- **Given task**:
Would you quote the material below from its first line through the line containing "plate_top: height of", exactly and with both ends included?
══ Source data
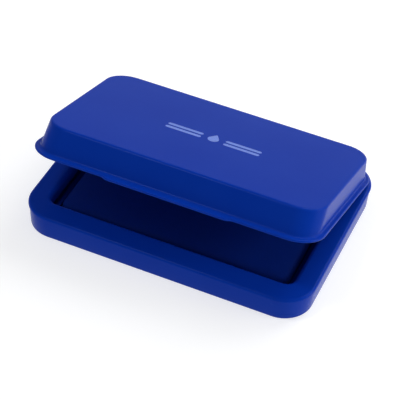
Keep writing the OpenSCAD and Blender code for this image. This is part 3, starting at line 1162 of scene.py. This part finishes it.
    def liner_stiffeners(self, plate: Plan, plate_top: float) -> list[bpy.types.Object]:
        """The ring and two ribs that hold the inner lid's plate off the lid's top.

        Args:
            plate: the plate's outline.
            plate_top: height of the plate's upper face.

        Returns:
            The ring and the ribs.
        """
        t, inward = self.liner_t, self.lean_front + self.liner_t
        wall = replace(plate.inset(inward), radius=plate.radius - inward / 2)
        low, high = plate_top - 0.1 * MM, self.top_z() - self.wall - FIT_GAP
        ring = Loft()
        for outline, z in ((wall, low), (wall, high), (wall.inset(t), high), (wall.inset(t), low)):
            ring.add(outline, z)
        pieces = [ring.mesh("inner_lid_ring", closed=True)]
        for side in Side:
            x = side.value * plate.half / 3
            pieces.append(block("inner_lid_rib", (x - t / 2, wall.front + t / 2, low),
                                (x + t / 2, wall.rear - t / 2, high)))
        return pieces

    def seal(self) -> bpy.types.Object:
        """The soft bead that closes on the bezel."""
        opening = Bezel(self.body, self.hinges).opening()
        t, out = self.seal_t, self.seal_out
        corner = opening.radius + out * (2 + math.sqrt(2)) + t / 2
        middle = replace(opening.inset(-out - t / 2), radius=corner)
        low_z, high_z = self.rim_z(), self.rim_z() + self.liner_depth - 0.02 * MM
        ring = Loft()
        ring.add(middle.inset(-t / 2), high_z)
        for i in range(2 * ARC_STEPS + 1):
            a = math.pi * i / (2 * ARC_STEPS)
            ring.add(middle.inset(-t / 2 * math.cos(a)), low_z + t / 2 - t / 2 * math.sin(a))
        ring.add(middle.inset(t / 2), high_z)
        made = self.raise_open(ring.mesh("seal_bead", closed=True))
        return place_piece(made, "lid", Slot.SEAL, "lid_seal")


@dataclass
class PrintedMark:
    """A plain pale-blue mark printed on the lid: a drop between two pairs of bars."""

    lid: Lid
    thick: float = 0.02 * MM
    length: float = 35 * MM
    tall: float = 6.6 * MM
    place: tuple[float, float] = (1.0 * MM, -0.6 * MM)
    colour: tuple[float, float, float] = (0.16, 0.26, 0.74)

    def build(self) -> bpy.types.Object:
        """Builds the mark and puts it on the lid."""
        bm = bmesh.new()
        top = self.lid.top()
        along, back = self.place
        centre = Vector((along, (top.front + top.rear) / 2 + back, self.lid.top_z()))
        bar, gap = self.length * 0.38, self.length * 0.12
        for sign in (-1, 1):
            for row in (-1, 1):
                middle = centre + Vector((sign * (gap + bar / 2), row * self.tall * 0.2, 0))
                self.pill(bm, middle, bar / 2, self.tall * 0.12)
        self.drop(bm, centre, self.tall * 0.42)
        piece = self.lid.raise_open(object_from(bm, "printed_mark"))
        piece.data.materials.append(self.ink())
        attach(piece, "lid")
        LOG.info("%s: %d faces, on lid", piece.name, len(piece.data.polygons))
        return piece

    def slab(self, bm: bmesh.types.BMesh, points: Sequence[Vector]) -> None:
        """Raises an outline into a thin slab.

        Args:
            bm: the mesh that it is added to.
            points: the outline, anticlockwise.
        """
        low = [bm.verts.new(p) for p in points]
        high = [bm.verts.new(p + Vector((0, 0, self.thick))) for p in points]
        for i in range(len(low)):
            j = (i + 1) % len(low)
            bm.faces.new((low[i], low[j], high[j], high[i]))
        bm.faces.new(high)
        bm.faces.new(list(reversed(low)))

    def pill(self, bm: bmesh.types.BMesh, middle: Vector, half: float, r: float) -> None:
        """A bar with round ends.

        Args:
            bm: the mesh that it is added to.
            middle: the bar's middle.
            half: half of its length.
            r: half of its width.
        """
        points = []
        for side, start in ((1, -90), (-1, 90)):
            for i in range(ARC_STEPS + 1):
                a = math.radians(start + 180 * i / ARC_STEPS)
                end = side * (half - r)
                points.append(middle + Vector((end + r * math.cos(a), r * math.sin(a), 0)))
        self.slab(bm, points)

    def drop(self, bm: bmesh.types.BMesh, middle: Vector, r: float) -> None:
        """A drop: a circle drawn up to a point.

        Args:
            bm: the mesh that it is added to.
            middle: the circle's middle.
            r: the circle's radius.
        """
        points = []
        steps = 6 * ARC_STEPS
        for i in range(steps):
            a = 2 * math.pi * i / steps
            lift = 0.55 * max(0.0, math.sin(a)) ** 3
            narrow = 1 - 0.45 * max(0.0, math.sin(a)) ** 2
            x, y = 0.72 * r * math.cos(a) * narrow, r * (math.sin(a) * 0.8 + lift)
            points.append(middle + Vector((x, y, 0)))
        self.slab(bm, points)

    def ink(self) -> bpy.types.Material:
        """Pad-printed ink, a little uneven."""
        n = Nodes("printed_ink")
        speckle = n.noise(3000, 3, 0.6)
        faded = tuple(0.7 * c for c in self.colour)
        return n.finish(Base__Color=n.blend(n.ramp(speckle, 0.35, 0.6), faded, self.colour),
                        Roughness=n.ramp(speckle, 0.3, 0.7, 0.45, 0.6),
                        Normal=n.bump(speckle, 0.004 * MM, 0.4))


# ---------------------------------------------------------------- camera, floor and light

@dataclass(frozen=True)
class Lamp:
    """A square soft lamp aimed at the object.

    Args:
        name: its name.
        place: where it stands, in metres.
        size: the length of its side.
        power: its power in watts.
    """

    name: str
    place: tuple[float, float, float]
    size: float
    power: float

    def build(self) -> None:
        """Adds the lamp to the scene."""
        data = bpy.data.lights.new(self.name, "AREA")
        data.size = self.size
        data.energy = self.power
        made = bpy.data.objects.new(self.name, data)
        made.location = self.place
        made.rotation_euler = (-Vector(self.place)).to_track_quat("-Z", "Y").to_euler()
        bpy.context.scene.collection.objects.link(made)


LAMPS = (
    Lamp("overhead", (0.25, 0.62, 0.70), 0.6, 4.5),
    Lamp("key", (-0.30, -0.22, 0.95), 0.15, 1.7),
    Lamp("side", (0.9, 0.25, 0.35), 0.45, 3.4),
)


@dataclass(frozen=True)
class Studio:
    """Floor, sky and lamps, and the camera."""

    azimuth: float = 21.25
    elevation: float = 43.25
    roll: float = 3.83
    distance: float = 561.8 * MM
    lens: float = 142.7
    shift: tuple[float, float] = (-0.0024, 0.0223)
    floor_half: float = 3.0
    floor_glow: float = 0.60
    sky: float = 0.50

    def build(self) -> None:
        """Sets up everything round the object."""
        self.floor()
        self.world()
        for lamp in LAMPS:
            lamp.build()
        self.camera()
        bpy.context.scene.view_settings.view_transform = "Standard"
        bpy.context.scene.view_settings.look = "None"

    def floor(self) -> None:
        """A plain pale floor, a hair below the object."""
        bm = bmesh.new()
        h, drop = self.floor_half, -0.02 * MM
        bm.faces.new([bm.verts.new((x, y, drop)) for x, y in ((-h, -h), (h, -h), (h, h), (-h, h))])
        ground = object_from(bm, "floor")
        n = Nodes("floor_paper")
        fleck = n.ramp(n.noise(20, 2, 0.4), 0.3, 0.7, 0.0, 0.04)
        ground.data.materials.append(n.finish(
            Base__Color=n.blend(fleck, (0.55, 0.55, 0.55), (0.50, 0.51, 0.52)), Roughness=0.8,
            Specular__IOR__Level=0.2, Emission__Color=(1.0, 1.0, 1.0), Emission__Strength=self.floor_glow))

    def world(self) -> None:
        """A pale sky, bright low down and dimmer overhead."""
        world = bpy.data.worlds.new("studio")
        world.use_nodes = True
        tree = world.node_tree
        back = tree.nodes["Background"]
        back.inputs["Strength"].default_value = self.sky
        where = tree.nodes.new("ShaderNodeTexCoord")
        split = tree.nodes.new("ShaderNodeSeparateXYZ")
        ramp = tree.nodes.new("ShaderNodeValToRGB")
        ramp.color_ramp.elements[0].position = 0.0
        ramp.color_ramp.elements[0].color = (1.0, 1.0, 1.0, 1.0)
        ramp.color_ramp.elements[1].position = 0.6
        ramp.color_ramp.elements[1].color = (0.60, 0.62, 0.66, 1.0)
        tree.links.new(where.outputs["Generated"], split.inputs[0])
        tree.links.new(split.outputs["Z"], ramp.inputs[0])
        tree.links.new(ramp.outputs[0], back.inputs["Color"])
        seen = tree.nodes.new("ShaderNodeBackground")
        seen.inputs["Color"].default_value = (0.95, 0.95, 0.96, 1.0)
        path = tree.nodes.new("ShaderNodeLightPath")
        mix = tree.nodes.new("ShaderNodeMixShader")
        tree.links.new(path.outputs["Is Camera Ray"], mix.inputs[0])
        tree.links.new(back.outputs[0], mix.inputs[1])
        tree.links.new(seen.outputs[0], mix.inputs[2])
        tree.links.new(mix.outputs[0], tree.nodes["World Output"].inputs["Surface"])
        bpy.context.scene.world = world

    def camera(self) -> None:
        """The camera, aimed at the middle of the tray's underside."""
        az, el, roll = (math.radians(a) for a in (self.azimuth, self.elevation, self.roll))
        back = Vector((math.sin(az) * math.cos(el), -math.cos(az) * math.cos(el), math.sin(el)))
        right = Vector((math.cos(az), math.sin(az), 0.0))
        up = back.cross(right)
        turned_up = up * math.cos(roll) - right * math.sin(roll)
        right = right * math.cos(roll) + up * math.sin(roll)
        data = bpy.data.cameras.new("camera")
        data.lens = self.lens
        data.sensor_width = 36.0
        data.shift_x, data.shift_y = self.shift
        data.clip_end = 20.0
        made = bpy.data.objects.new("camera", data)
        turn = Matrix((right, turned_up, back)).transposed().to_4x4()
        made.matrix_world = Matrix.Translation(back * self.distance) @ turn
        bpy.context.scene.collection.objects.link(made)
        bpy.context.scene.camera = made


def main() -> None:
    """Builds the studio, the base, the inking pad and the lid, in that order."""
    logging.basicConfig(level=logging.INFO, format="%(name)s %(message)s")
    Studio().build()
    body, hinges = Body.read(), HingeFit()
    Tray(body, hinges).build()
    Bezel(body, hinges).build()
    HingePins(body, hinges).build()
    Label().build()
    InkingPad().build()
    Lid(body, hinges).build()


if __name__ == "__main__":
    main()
════
- **Output for this task**:
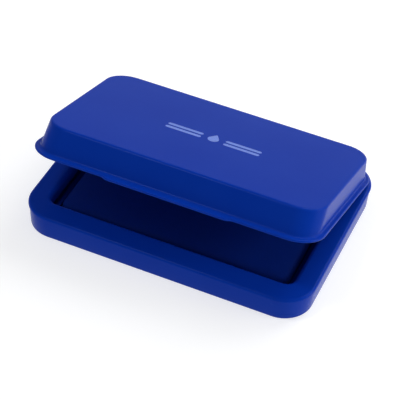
Keep writing the OpenSCAD and Blender code for this image. This is part 3, starting at line 1162 of scene.py. This part finishes it.
    def liner_stiffeners(self, plate: Plan, plate_top: float) -> list[bpy.types.Object]:
        """The ring and two ribs that hold the inner lid's plate off the lid's top.

        Args:
            plate: the plate's outline.
            plate_top: height of the plate's upper face.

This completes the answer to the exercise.